La miseria de nuestros políticos

La verdad es que no nos dijeron nada y que no nos enseñaron nada. Todo tuvimos que inventarlo, con lo cual se sentaron las bases de una pedagogía del espontaneísmo que se volvieron, a la larga, contra los encubridores. Y fue mejor así. Porque nadie te cuenta qué es el amor, cómo funciona, dónde acaba la simple sensoria 1idad -física y motriz- y dónde la celestial música. 

Y acabas por creártelo a tu medida, con su mitología precisa y sus zonas de sombra y desasosiego, pero también con sus fulgores irrepetibles... En estas circunstancias de desconcierto, el enunciado de una necesidad, «haz el amor y no la guerra», se tomó como bandera de una generación y se convirtió en una filosofía programática de la subversión. No estará de más señalar, en estos momentos, la actualidad plena de aquel lema. Hoy más que nunca, desde su desafiante radicalidad, «no hagas la guerra» es un mandato que condensa la única ética posible frente a la infamia: la ética del rechazo y la insubordinación. «Haz el amor» pudiera ser lo de menos si no fuera porque tan saludable práctica está siempre del lado del júbilo y la vida. Mas en ese enunciado surgían otras dudas, cuando menos metodológicas, por no decir existenciales y políticas. 

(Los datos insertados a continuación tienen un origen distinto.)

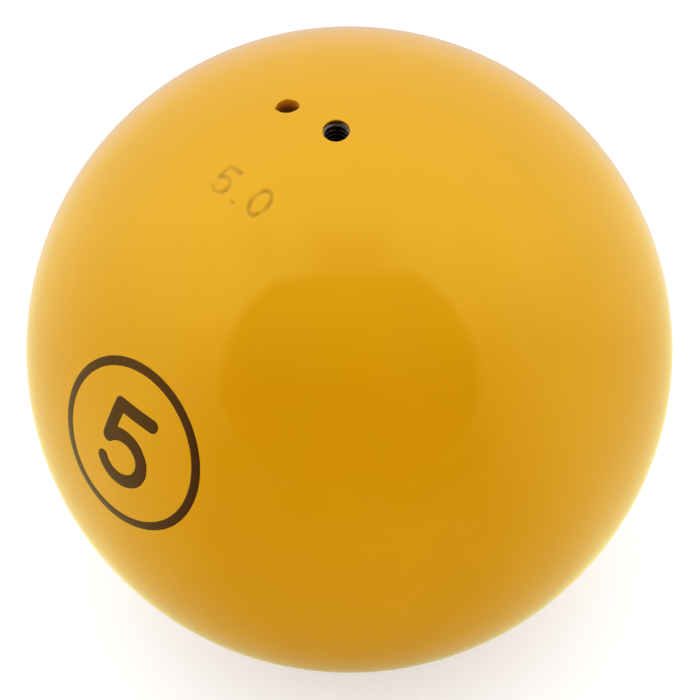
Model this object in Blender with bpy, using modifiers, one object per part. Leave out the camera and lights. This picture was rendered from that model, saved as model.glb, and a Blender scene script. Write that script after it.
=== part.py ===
# A 5 kg shot for track and field: a turned iron ball with a filled core, closed by a
# threaded plug. A tapped bore in the plug holds the trimming pellets and a set screw.
# Units are metres. The origin is the ball's centre, and +Z runs out of the tapped bore.

import math

import bmesh
import bpy
from mathutils import Matrix, Vector

# Ball and core
ball_diameter = 0.110
core_diameter = 0.064
fit_gap = 0.0003

# Core plug: a collar that seats on a shoulder in the ball, and a thread below it
collar_diameter = 0.032
collar_depth = 0.0080
plug_length = 0.025
plug_thread_diameter = 0.030
plug_thread_pitch = 0.0015
plug_thread_depth = 0.00075
plug_thread_gap = 0.00015

# Tapped bore through the plug, on its axis
bore_thread_length = 0.0130
bore_thread_diameter = 0.0045
bore_thread_pitch = 0.001
bore_thread_depth = 0.00045
bore_thread_gap = 0.00008

# V thread form: the angle of a flank, and the width of a tip in pitches
flank_angle = math.radians(30)
tip_share = 0.125

# Blind hole beside the tapped bore, as a second spanner hole
blind_diameter = 0.0040
blind_depth = 0.0060
blind_offset = 0.0101
blind_azimuth = math.radians(138.5)
drill_point_angle = math.radians(118)

# Set screw, a running fit in the bore's thread
screw_depth = 0.0055
screw_length = 0.0050
screw_chamfer = 0.0004
socket_wall = 0.00055
socket_depth = 0.0022
neck_length = 0.0007
nose_length = 0.0005
nose_lip = 0.0003

# Thrust pad, snapped over the screw's nose
pad_clearance = 0.0002
pad_wall = 0.00065
pad_floor = 0.0007
pad_gap = 0.0001

# Trimming pellets, dropped in through the bore
pellet_count = 6
pellet_clearance = 0.00015
pellet_bore_gap = 0.0002

# Printed ring on the ball's side, measured along the ball's surface
roundel_diameter = 0.0296
roundel_line = 0.00155
roundel_thickness = 0.0002
roundel_gap = 0.0002
roundel_azimuth = math.radians(-136.5)
roundel_elevation = math.radians(23.3)

# How finely the round shapes are divided
ball_segments = 64
core_segments = 36
collar_segments = 48
plug_thread_steps = 16
bore_thread_steps = 12
bore_segments = 20
pellet_segments = 12
roundel_segments = 72

# How far a cutter runs past the surface that it cuts, and what counts as one point
overshoot = 0.002
merge_distance = 0.000001

# Places and fits that follow from the sizes above
ball_radius = ball_diameter / 2
core_radius = core_diameter / 2
shoulder_z = ball_radius - collar_depth
plug_bottom_z = ball_radius - plug_length
neck_radius = plug_thread_diameter / 2 - plug_thread_depth
bore_end_z = ball_radius - bore_thread_length
bore_crest_radius = bore_thread_diameter / 2 - bore_thread_depth
screw_top_z = ball_radius - screw_depth
screw_bottom_z = screw_top_z - screw_length
nose_top_z = screw_bottom_z - neck_length
nose_bottom_z = nose_top_z - nose_length
pad_radius = bore_crest_radius - pad_clearance
pad_top_z = screw_bottom_z - pad_gap
pad_bottom_z = nose_bottom_z - pad_gap - pad_floor
pocket_radius = pad_radius - pad_wall
nose_radius = pocket_radius - pad_gap
pellet_radius = bore_crest_radius - pellet_clearance
pellet_step = 2 * pellet_radius + fit_gap
pellet_bore_radius = pellet_radius + pellet_bore_gap
pellet_bore_bottom_z = pad_bottom_z - pellet_count * pellet_step - fit_gap


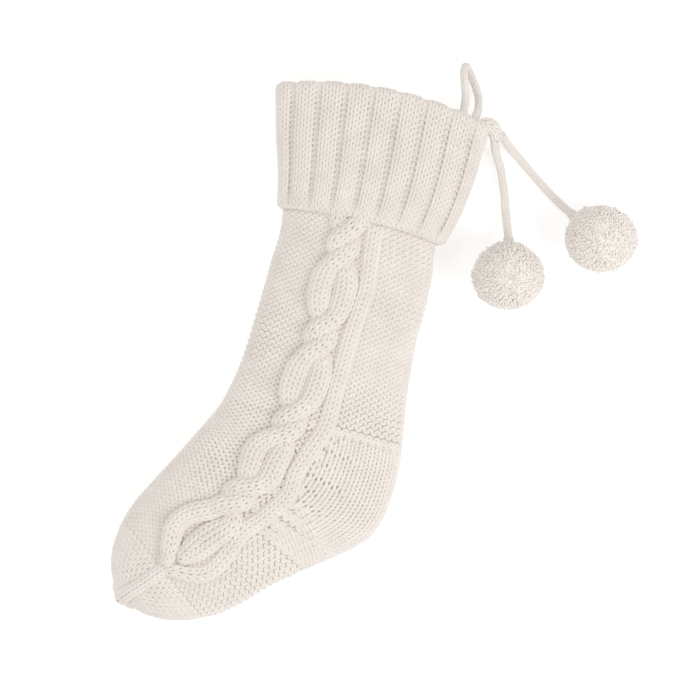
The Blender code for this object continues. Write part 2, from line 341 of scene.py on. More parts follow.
def lay_row(cloth, wales, centre, pitch, plain, lift, stitches=None, yarn_depth=DEPTH, start=0.0,
            swing=None):
    """One row as (label, strand) pairs, cut where the label changes.

    centre, the row's place, and pitch, its height, are functions of u in grid lines. plain gives a stitch's
    label, 1 for plain and 0 for purl. stitches is a range of stitch numbers, counted from u = start.
    """
    numbers = np.arange(wales) if stitches is None else np.arange(*stitches)
    middle = start + (numbers + 0.5) / wales
    labels = np.array([plain(c, m) for c, m in zip(centre(middle), middle)], int)
    cuts = [k for k in range(1, len(labels)) if labels[k] != labels[k - 1]]
    whole = cloth.closed and stitches is None and not cuts
    found = []
    for low, high in zip([0] + cuts, cuts + [len(labels)]):
        lean = swing or (PLAIN_LEAN if labels[low] else PURL_LEAN)
        s, across, rise, depth = stitch_path(int(numbers[low]), int(numbers[high - 1]) + 1, lean)
        u = start + across / wales
        i = centre(u) + RISE * pitch(u) * rise
        # A loop's head is held by the next row, so it lies in front or behind as that row's stitches do.
        held = np.array([plain(float(centre(h) + pitch(h)), h) for h in start + np.round(s) / wales])
        sign = np.where(np.where(rise > HEAD, held, labels[low]) == 1, -1.0, 1.0)
        points = cloth.at(i, u, lift(i, u) + sign * yarn_depth * depth)
        found.append((labels[low], (points[:-1] if whole else points, whole)))
    return found


def only(found, label):
    """The strands that have one label."""
    return [strand for kind, strand in found if kind == label]


def plain_rows(cloth, wales, pitch, yarn_depth, swing=None):
    """Rows of plain stitches from end to end of a cloth."""
    found = []
    count = int(len(cloth.grid) / pitch)
    for k in range(count):
        found += lay_row(cloth, wales, even((k + 0.5) * pitch), even(pitch), lambda i, u: 1,
                         lambda i, u: np.zeros(np.shape(i)), yarn_depth=yarn_depth, swing=swing)
    return only(found, 1)


# %% [markdown]
# ## The hanging loop and the two pompom cords
# The cords are knitted cords: five stitches round, which pull up into a limp tube as thick as a pencil.
# Here each round of stitches is a closed row. The loop stands up from the fold of the cuff, droops over
# and lies down on the table. The two other cords come out of the corner beside it and lie on the table,
# then rise to the middle of their pompoms. Each route is a smooth curve through listed points, and the
# tube of stitches is knitted on it. A strand inside fills the tube, as the yarn's own bulk does
# on the real cord.

# %% Cord routes, in millimetres
CORD_RADIUS = 4.0
LOOP_RADIUS = 3.9
POMPOM_RADIUS = 31.0
POMPOM_GAP = 0.9  # between the end of a cord and the ball
LOOP_ROUTE = ((65.0, 213.6, 20.0), (65.0, 224.0, 20.5), (63.5, 235.0, 23.0), (59.5, 246.0, 24.5),
              (56.5, 255.0, 22.0), (56.5, 261.0, 15.5), (59.0, 260.5, 8.5), (64.0, 254.5, 5.0),
              (70.5, 246.0, 4.6), (75.5, 237.0, 6.2), (77.5, 228.0, 11.5), (77.0, 220.0, 17.5),
              (76.0, 213.6, 20.0))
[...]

El lenguaje es traicionero y su funcionalidad, una trampa de efectos imprevisibles. Así que lo primero era desmenuzar el significado de ese señuelo inverosímil, «haz el amor» y lo segundo, como consecuencia lógica, separar las impurezas de una superestructura ideológica, de la obviedad de un acto físico. Un lío del que ni siquiera Wilhem Reich venía a desenredarnos. El amor, en cualquiera de sus versiones o significaciones -en unas más que en otras- era un apéndice, una excrecencia de las miserias de nuestra vida política. Todo era político y desmesurado y yo mismo llegué a publicar un libro tremendo sobre amores, alienaciones y otros derivados, con las benéficas sombras de Gramsci, Pasolini y Julián Grimau al fondo. No recuerdo muy bien cuál pudiera ser la relación entre los tres, pero lo escribí. Una muestra de aquellos versos: «el amor era el último reducto de la dignidad/ Decid quién pudo amar sin sentirse culpable». Evidentemente era falso lo primero (lo de la dignidad) y falso lo segundo (lo de la culpabilidad). 

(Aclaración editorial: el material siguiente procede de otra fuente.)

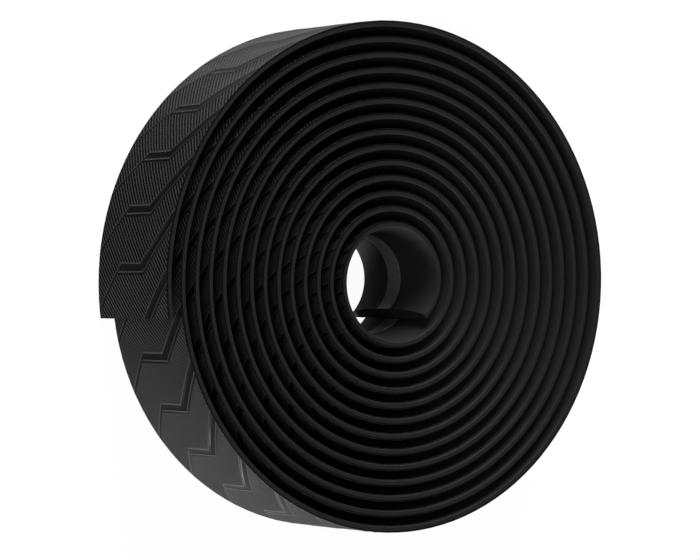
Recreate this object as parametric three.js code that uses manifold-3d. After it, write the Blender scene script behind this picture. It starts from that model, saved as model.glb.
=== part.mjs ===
// A roll of handlebar tape: one long strip of foam tape with an adhesive strip along its back,
// wound flat into a spiral and standing on its edge, so that the roll lies like a disc.
// The tape is drawn as it is made: a flat section, pressed with slanting bands on its grip side,
// then wound. Millimetres, +Z up along the roll's axis.

import * as THREE from 'three';
import { mergeVertices } from 'three/addons/utils/BufferGeometryUtils.js';
import Module from 'manifold-3d';

// Tape section
const tapeWidth = 30;
const tapeThickness = 2.95;
const edgeThickness = 1.32; // what the foam thins to at both edges
const edgeTaper = 7; // how far in from each edge the back slopes
const stripWidth = 5;
const stripThickness = 0.1;

// Winding
const coreRadius = 8.93; // axis to the back of the tape, at the inner end
const turnGap = 0.327; // air between the strip of one turn and the grip side of the next
const turns = 13.646;
const innerEndAngle = -44.6; // degrees, counter-clockwise seen from above
const facetSag = 0.15; // how far a facet may lie inside the true curve

// Pressed bands on the grip side, with the tape's upper edge on top.
// Lengths along the tape are those on the outermost turn.
const bandRepeat = 12.8; // from one band to the next
const bandStart = 9.8; // the first band's upright stretch, from the outer end
const bandDepth = 0.25;
const bandUprightTop = 10; // from the upper edge down to the upright stretch
const bandUprightBottom = 20.3; // from the upper edge down to its lower end
const bandUprightWidth = 1.8;
const bandSlantWidth = 3.2; // of the slanting stretch above it, along the tape
const bandSlope = 1.02; // along the tape for each millimetre across
const creaseWidth = 0.5; // of the thin crease that goes on to the lower edge

// The spiral of the grip side
const pitch = tapeThickness + stripThickness + turnGap;
const radiusPerRadian = pitch / (2 * Math.PI);
const innerRadius = coreRadius + stripThickness + tapeThickness;
const outerRadius = innerRadius + pitch * turns;
const outerEndAngle = THREE.MathUtils.degToRad(innerEndAngle + 360 * turns);

// A point of the wound tape: angle turned from the outer end, height over the lower edge,
// and depth below the grip side
function wound(angle, height, depth) {
  const radius = outerRadius - radiusPerRadian * angle - depth;
  const direction = outerEndAngle - angle;
  return new THREE.Vector3(radius * Math.cos(direction), radius * Math.sin(direction), height);
}

// Angles at which a section is drawn, closer together where the turns are tighter,
// so that every facet keeps within facetSag of the curve
function stationAngles() {
  const outer = outerRadius ** 1.5;
  const inner = innerRadius ** 1.5;
  const count = Math.ceil((2 * (outer - inner)) / (3 * radiusPerRadian * Math.sqrt(8 * facetSag)));
  return Array.from({ length: count + 1 }, (_, i) => {
    const radius = (outer + ((inner - outer) * i) / count) ** (2 / 3);
    return (outerRadius - radius) / radiusPerRadian;
  });
}

// A closed solid through a row of sections with the same number of points
function sweep(sections) {
  const count = sections[0].length;
  const positions = sections.flat().flatMap((point) => point.toArray());
  const indices = [];
  for (let i = 0; i + 1 < sections.length; i++) {
    for (let j = 0; j < count; j++) {
      const a = i * count + j;
      const b = i * count + ((j + 1) % count);
      indices.push(a, a + count, b, b, a + count, b + count);
    }
  }
  const last = (sections.length - 1) * count;
  for (let j = 1; j + 1 < count; j++) {
    indices.push(0, j, j + 1, last, last + j + 1, last + j);
  }
  const geometry = new THREE.BufferGeometry();
  geometry.setAttribute('position', new THREE.Float32BufferAttribute(positions, 3));
  geometry.setIndex(indices);
  return geometry;
}

// The tape: flat on the grip side, thick in the middle and thinning towards both edges on its back
function tapeGeometry() {
  const section = [
    [0, 0],
    [0, edgeThickness],
    [edgeTaper, tapeThickness],
    [tapeWidth - edgeTaper, tapeThickness],
    [tapeWidth, edgeThickness],
    [tapeWidth, 0],
  ];
  return sweep(stationAngles().map((angle) => section.map(([height, depth]) => wound(angle, height, depth))));
}

// The adhesive strip, bonded along the middle of the back
function stripGeometry() {
  const low = (tapeWidth - stripWidth) / 2;
  const high = low + stripWidth;
  const back = tapeThickness + stripThickness;
  const section = [
    [low, tapeThickness],
    [low, back],
    [high, back],
    [high, tapeThickness],
  ];
  return sweep(stationAngles().map((angle) => section.map(([height, depth]) => wound(angle, height, depth))));
}

// The left and right borders of a band as rungs from the upper edge to the lower one,
// each rung [left along, left down, right along, right down]
function bandRungs() {
  const spare = 1; // past both edges of the tape
  const widthStep = (bandSlantWidth - bandUprightWidth) / bandSlope;
  const bendRight = bandUprightTop + widthStep;
  const topReach = (bandUprightTop + spare) * bandSlope;
  const bottomDown = tapeWidth + spare;
  const bottomReach = (bottomDown - bandUprightBottom) * bandSlope;
  const creaseDown = bandUprightBottom + (bandUprightWidth - creaseWidth) / bandSlope;
  const corners = [
    [topReach, -spare, topReach + bandSlantWidth, -spare],
    [0, bandUprightTop, bandUprightWidth, bendRight],
    [0, creaseDown, bandUprightWidth, bandUprightBottom],
    [bandUprightWidth - creaseWidth - bottomReach, bottomDown, bandUprightWidth - bottomReach, bottomDown],
  ];
  const steps = [3, 1, 3]; // parts of each stretch, so that it bends with the tape
  const rungs = [corners[0]];
  steps.forEach((count, k) => {
    for (let i = 1; i <= count; i++) {
      rungs.push(corners[k].map((value, n) => value + ((corners[k + 1][n] - value) * i) / count));
    }
  });
  return rungs;
}

// What a band takes out of the tape, from above the grip side down to the band's floor
function bandGeometry(along) {
  const above = -turnGap / 2;
  return sweep(
    bandRungs().map(([left, leftDown, right, rightDown]) => {
      const leftAngle = (along + left) / outerRadius;
      const rightAngle = (along + right) / outerRadius;
      return [
        wound(leftAngle, tapeWidth - leftDown, above),
        wound(leftAngle, tapeWidth - leftDown, bandDepth),
        wound(rightAngle, tapeWidth - rightDown, bandDepth),
        wound(rightAngle, tapeWidth - rightDown, above),
      ];
    }),
  );
}

const wasm = await Module();
wasm.setup();

function toSolid(geometry) {
  const merged = mergeVertices(geometry, 1e-5);
  return new wasm.Manifold(
    new wasm.Mesh({
      numProp: 3,
      vertProperties: merged.attributes.position.array,
      triVerts: merged.index.array,
    }),
  );
}

function toGeometry(solid) {
  const mesh = solid.getMesh();
  const geometry = new THREE.BufferGeometry();
  geometry.setAttribute('position', new THREE.BufferAttribute(mesh.vertProperties, 3));
  geometry.setIndex(new THREE.BufferAttribute(mesh.triVerts, 1));
  return geometry;
}

// The bands are open to view on the outer turn, from the outer end once round
function pressedTape() {
  const onceRound = 2 * Math.PI * outerRadius;
  const reach = bandSlantWidth + bandUprightTop * bandSlope;
  let tape = toSolid(tapeGeometry());
  const first = Math.ceil((-reach - bandStart) / bandRepeat);
  for (let i = first; bandStart + i * bandRepeat + reach < onceRound; i++) {
    tape = tape.subtract(toSolid(bandGeometry(bandStart + i * bandRepeat)));
  }
  return toGeometry(tape);
}

const foam = new THREE.MeshStandardMaterial({ color: 0x2a2a2b, roughness: 0.8, metalness: 0 });
const adhesive = new THREE.MeshStandardMaterial({ color: 0x565658, roughness: 0.5, metalness: 0 });

const tape = new THREE.Mesh(pressedTape(), foam);
tape.name = 'handlebar_tape';
const strip = new THREE.Mesh(stripGeometry(), adhesive);
strip.name = 'adhesive_strip';

// The origin is under the middle of the roll's footprint, on the surface that it stands on
tape.geometry.computeBoundingBox();
const middle = tape.geometry.boundingBox.getCenter(new THREE.Vector3());
const group = new THREE.Group();
group.position.set(-middle.x, -middle.y, 0);
group.add(tape, strip);

export default group;
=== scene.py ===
import math

import bmesh
import bpy
import numpy as np
from mathutils import Matrix, Vector
from mathutils.geometry import delaunay_2d_cdt


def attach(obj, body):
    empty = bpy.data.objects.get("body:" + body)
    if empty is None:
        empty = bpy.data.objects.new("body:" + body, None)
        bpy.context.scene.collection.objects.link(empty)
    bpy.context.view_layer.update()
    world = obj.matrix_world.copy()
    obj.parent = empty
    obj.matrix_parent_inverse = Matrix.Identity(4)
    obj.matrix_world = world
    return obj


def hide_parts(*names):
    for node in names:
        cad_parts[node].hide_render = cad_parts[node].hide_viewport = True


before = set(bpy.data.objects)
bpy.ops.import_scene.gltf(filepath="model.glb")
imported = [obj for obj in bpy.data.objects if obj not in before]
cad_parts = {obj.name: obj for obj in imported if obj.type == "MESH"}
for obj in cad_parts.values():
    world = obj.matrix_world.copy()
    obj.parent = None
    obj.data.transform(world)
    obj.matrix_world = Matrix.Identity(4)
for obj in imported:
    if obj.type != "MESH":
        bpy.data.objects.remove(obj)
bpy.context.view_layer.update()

# The camera
# A long lens looks down on the roll from its left, so that the turns show from above and the
# grip side of the outer turn shows on the left.

camera_place = (-0.41970, -0.00072, 0.66669)
camera_tilt = math.radians(32.69)
camera_roll = math.radians(0.2)
camera_data = bpy.data.cameras.new("camera")
camera_data.lens = 178.71
camera_data.sensor_width = 36
camera = bpy.data.objects.new("camera", camera_data)
bpy.context.scene.collection.objects.link(camera)
camera.matrix_world = (
    Matrix.Translation(camera_place)
    @ Matrix.Rotation(-camera_tilt, 4, "Y")
    @ Matrix.Rotation(-camera_roll, 4, "Z")
)
bpy.context.scene.camera = camera


# The tape
# One long strip of foam under a thin black skin, wound outwards into an even spiral and stood
# on its edge. The skin is pressed with fine slanting ribs and with smooth bands between raised
# borders, and the foam thins towards both edges on its back.

MM = 0.001
SKIN, PAINTED_LIT_WALL, SMOOTH, SHADED_SKIN_EDGE, FOAM = range(5)

tape_width = 30
tape_depth = 2.95
edge_depth = 1.32  # what the foam thins to at both edges
back_crown = 10.0  # how far in from each edge the back curves
edge_corner = 0.08  # the rounding between a cut edge and the back
skin_depth = 0.45  # how far in the skin reaches on a cut edge; that band is painted near black, as painted shade
skin_corner = 0.14  # how far in the grip side's corner is rounded off
skin_round = 0.1  # and how far from the edge that rounding starts

core_radius = 8.93
strip_depth = 0.1
turn_gap = 0.327
turns = 13.646
inner_end_angle = math.radians(-44.6)
roll_axis = Vector((0.00088, -0.00087, 0))

pitch = tape_depth + strip_depth + turn_gap
radius_per_radian = pitch / (2 * math.pi)
inner_radius = core_radius + strip_depth + tape_depth
outer_radius = inner_radius + pitch * turns
outer_end_angle = inner_end_angle + 2 * math.pi * turns
one_turn = 2 * math.pi * outer_radius
drawn_length = one_turn * turns


# The tape is drawn flat and then wound. Lengths along it start at the outer end and are those of
# the outermost turn. The others go down from the upper edge and inward from the grip side.
def wind(points):
    """Flat (along, down, inward) in millimetres to the wound place in metres."""
    along, down, inward = np.asarray(points, float).T
    turned = along / outer_radius
    radius = outer_radius - radius_per_radian * turned - inward
    direction = outer_end_angle - turned
    wound = np.stack([radius * np.cos(direction), radius * np.sin(direction), tape_width - down], 1)
    return wound * MM + np.array(roll_axis)


# Pressed bands. A band has a left and a right border, each given by its far edge, the one further
# along the tape: an upright stretch with slants above and below it.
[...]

Pero daba un tinte dramático a la descripción de la época. Además, un error más, en un clima de errores y falsedades, era la aportación imprescindible al desconcierto general. Por otro lado, estas torturantes imprecisiones derivaban, quizá, de una vaga sospecha de que el amor tenía que ver bastante con ciertas sensaciones biológicas de placer. Y como resulta que la práctica del placer puede ser -y lo es- una senda hacia la libertad, todo volvía a enmarañarse sin remedio. Somos herederos de un caos y, paradójicamente, de un esquema ordenancista y cuartelero. 

Uno recordaba aquello de que el amor, el trabajo y el saber son las fuentes de la vida y que, por lo tanto, debieran gobernarla. Pero no era suficiente. Resultaba inevitable desembocar en conceptos como neurosis, insatisfacción colectiva etc...sobre los que planeaban, otra vez, las tesis de economía sexual de Wilhem Reich. En consecuencia, quienes se sentían desgraciados no sabían si era por la imposibilidad de un amor pleno o por la dificultad de fornicar con una razonable sensación de júbilo y de gozo. O sea que oscilaban entre el misticismo de Teresa de Avila- Juan de la Cruz, la locura de Reich y el convulso sentimentalismo de los «Veinte poemas de amor una canción desesperada nerudianos. Lo cierto es que seguimos sin saber de qué va la cosa. Que el amor puede ser una cuestión de secreciones, glándulas, temperatura de la piel y capacidad de reacción química de dos cuerpos, es una posibilidad nada desdeñable. 

O un estado de hipertrofia del ánimo -y de algunas partes del organismo- que alcanza su cumbre en la comunión de los cuerpos. Una comunión menos abrupta y genésiaca, y más liviana, que la exaltada por Neruda en sus poemas: «mi cuerpo de labriego salvaje te socava/ y hace brotar el hijo del fondo de la tierra». En cualquier caso, todas estas circunstancias fueron revelaciones válidas para olvidarnos de dos cosas: de la incertidumbre que en el cuerpo nos metieron las meditaciones ignacianas y del patetismo de la heroína de Lorca, Mariana Pineda, cuando clamaba: «amor, amor, y eternas soledades».